Environmental: Uncertain

  • Expanded and intensified production will mean greater impacts on water, climate and biodiversity unless the sectors take steps to reduce them.
  • Economic conditions will influence the rate of reductions and technology and management techniques.
  • Legislation now requires 'Farm environment plans' (FEPs) but impacts on farm practices will take time.
  • More floods, droughts and changes in temperatures will mean volatility in production. Responses to these changes will need capital investment, taking funding from other investments in the sectors, like technology and product development.

Social and cultural: Change

Several factors will make investment in great workplaces, like upskilling and career progression, more important:

  • Some sectors, like red meat, have an ageing workforce.
  • Urban drift will continue.
  • Competition for labour and skills will grow.
  • Greater mechanisation, and training and experience expectations, will mean workers expect better pay and conditions.


Environmental and social impacts will influence perception of the sectors more than the sectors' economic contribution.

Perception will improve if environmental impacts reduce and working conditions improve.

Perception will suffer if tensions in New Zealand worsen because of climate change and inequality, and the sectors are seen as ‘part of the problem’.


Māori individuals and organisations will influence the sectors more through owning assets and being a larger part of the workforce. More Māori will be in management and leadership.

Iwi organisations will give more direction to the sectors, entering higher-value industries and developing new supply chains and relationships.

Overall workforce

The workforce overall will be more productive, but seasonal and full- and part-time work patterns will be much like today.

Some work will become less physical and tasks automated. If the sectors use more advanced technology, some work will become more complex and need more education and training. Advisor and contractor roles will also get more specialised.

We base these workforce futures on sector documents and discussions with nominated representatives.


  • The sector will grow and become more mechanised, while production and processing workforces will be stable.
  • There may be gains from more use of precision agriculture and sensors.
  • The dairy sector may want more feed from the arable sector.
  • Globalisation may help the sector reach international value chains, and access trends and technology. Other global shifts, like disruption to global grain supplies after the Russian invasion of Ukraine, may mean many countries seek to become less reliant on imported grain.


  • Market and political factors will influence how dairy develops, for example reducing climate impact and pursuing more overseas market access through trade discussions.
  • The number of workers will stay about the same. Despite mechanisation, physical jobs in production will remain. Management jobs will become more complex and a new level of management will emerge.
  • Optimal farm size will increase. Processing will make steady productivity gains but products will stay roughly the same.

Forestry and wood

  • The workforce will shrink somewhat but be more highly trained.
  • Greater forest productivity will increase harvests, but this growth may be offset by mechanisation.
  • Processing will stay the same unless joint government-industry plans increase capacity.

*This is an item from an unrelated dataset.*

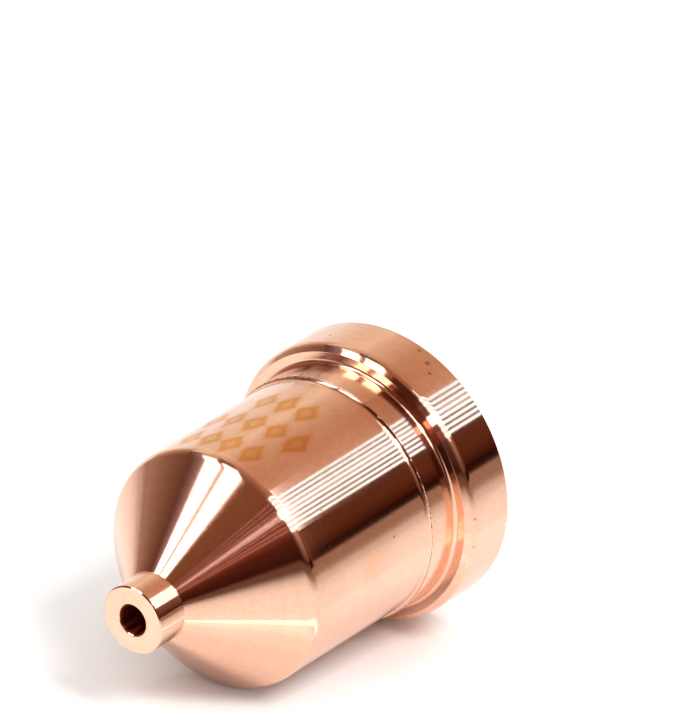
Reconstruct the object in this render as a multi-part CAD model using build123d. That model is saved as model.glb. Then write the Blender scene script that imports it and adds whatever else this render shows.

  • Greater production and land area will increase demand for workers, while system changes and automation will reduce demand.
  • Management roles will need more education and training because of increased technology and environmental regulation.
  • Sector exports may increase because of its ability to grow high-value products from a small land base.
  • Climate change legislation and loss of high-quality land to housing will also affect the sector.

Kiwifruit subsector

  • New cultivars will mean benefits, but planting areas may be intentionally limited.
  • Packhouse volumes may increase because of new cultivars and improved management.
  • The review of plant growth regulator Hi-Cane means uncertainty, as its use may be restricted or stopped.
  • The subsector is working to improve employment conditions.

Pipfruit subsector

  • More growth of high-value markets and cultivars, with increased technology in packhouses and perhaps orchards.
  • The subsector is working to increase overseas market access and diversify markets to reduce risk.
  • It is also addressing working conditions.

Viticulture and wine subsector

  • Vineyard area will grow about one percent per year for the next few years, then may slow.
  • There will be small technology changes on vineyards and in winemaking.

Pork, poultry, bees and other

Industries in this group all expect low growth.

  • Pork has a domestic focus and competes with low-cost imports. It will maintain its market share but won't out-compete overseas producers.
  • Poultry technology and markets will change little.
  • Mānuka honey production technology and markets look stable. Production scale could increase but the industry structure, with many small producers, makes this unlikely.

Red meat and wool

  • The workforce will shrink in line with production.
  • Farms will stay mostly owner-operated, but more consulting and extension may emerge.
  • Processing will get more automated, driving workforce reduction.
  • Wool clip value may change, with a current low price but potential innovation on the horizon.
  • The sector is working on climate issues.


  • These sectors will have little change, with some productivity improvements.
  • Fishing quotas mean catch can't increase so the sector will be static or move toward more processing and value-add.
  • Aquaculture's future depends on policy decisions and climate change impacts.
  • The sector wants more production space and locations, but has consented space not currently used and could use some existing farms more intensively.